Associazione Radioamatori Italiani
- Abbreviation: ARI
- Formation: 1927
- Type: Non-profit organization
- Purpose: Advocacy, Education
- Headquarters: Milan, Italy ​JN45ol
- Region served: Italy
- Official language: Italian
- President: Alessio Sacchi, IZ4EFN
- Affiliations: International Amateur Radio Union
- Website: Official website

= Associazione Radioamatori Italiani =

National non-profit organization in Italy

The Associazione Radioamatori Italiani (ARI; English: Italian Amateur Radio Association) is a national non-profit organization for amateur radio enthusiasts in Italy.

==History==
The ARI was founded in 1927 as the Associazione Radiotecnica Italiana (Italian Radio Technology Association) by Ernesto Montù, an early amateur radio operator.
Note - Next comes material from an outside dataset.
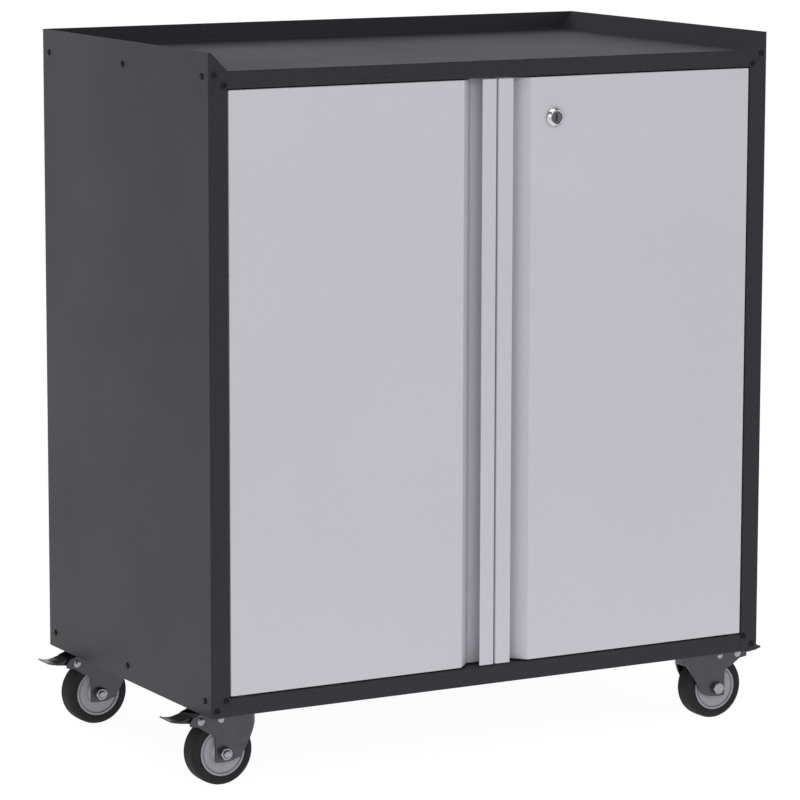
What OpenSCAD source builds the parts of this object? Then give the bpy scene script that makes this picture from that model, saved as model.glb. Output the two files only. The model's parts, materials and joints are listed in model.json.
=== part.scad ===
// Rolling steel storage cabinet: folded sheet body, rimmed worktop, two pivoted doors
// with finger channels, a cam lock, one adjustable shelf and four braked swivel casters.
// Origin on the floor under the middle of the body, front towards -Y, units are mm.

/* [Body] */
// Width over the two side panels
body_w = 711; // [640:1:800]
// Depth from the front face to the back face
body_d = 422; // [400:1:500]
// Height from the floor to the top of the rim
total_h = 806; // [760:1:900]
// Thickness of the folded sheet steel
sheet_t = 1; // [0.8:0.1:1.2]
// Height of the rim around the worktop
rim_h = 20; // [16:1:26]
// Height of the rail between worktop and doors
top_rail_h = 19; // [17:1:30]
// Height of the rail under the doors
bottom_rail_h = 21; // [20:1:26]
// Width of the front post on each side
stile_w = 22.5; // [20:0.5:28]

/* [Doors] */
// Thickness of a closed door
door_t = 20; // [20:1:24]
// Gap between a door and the frame round it
door_gap = 1.5; // [1.4:0.1:2.2]
// Gap between the two doors
meeting_gap = 2; // [1.6:0.2:3]
// Width of the strip that the fingers hook behind
strip_w = 18.5; // [14:0.5:20]
// Distance from the meeting edge to the flat of the door
pull_w = 42; // [40:1:48]
// Depth of the finger channel
pull_depth = 18; // [14:1:18]
// Distance of the hinge pin from the door's outer edge
pin_inset = 12; // [11:0.5:14]
// Distance of the hinge pin behind the door's face
pin_back = 6; // [5:0.5:6]

/* [Lock] */
// Distance of the lock from the middle of the cabinet
lock_x = 73; // [68:1:90]
// Distance of the lock below the door's top edge
lock_drop = 45; // [42:1:50]
// Diameter of the lock's bezel
lock_d = 22; // [20:1:24]

/* [Shelf] */
// Which pair of slots carries the shelf, counted from the bottom
shelf_slot = 12; // [3:1:20]
// Height of the shelf's front edge
shelf_edge_h = 25; // [20:1:30]

/* [Casters] */
// Diameter of a wheel
wheel_d = 75; // [74:0.5:76]
// Width of a tyre
wheel_w = 24.4; // [22:0.2:25]
// Height of a caster from the floor to its plate's top
caster_h = 106; // [106:1:112]
// Distance of an axle from the cabinet's side
axle_inset = 32.5; // [30:0.5:40]
// Distance of an axle from the cabinet's front or back
caster_inset = 50.5; // [48:0.5:60]
// Distance from the swivel axis to the axle
caster_offset = 20; // [18:1:22]

/* [Hidden] */
$fn = 48;

side_x = body_w / 2;
front_y = -body_d / 2;
back_y = body_d / 2;
pan_z = caster_h + sheet_t;          // top of the base pan
base_z = pan_z - bottom_rail_h;      // lower edge of the body
deck_z = total_h - rim_h;            // top of the worktop
rail_z = deck_z - top_rail_h;        // underside of the top rail
in_x = side_x - sheet_t;             // inner face of a side panel
fold_in_x = in_x - 0.1;              // folded edges that lie against a side panel
bend_r = sheet_t + 0.2;              // outer radius of a fold

// Side panels
stile_return = 14;
stile_flat = 2.8;                    // level top of the post before its slanted cut
back_flange_w = 15;

// Worktop
rail_return = 22;
rail_lip_h = 10;
skirt_h = 14;                        // folded edge below the worktop's surface
tab_w = 29;                          // screw tabs behind the posts
tab_lap = 8;
rim_apex = rim_h + 1.6;              // where the slanted rim would end without its rounded bend
deck_edge_x = fold_in_x - rim_apex;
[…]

The organization recognized native Italian Guglielmo Marconi as the honorary President of the ARI until his death in 1937. Key membership benefits of the ARI include a QSL bureau for those amateur radio operators in regular communications with other amateur radio operators in foreign countries, and a monthly membership magazine called RadioRivista. The ARI represents the interests of Italian amateur radio operators before Italian and international regulatory authorities. ARI is the national member society representing Italy in the International Amateur Radio Union.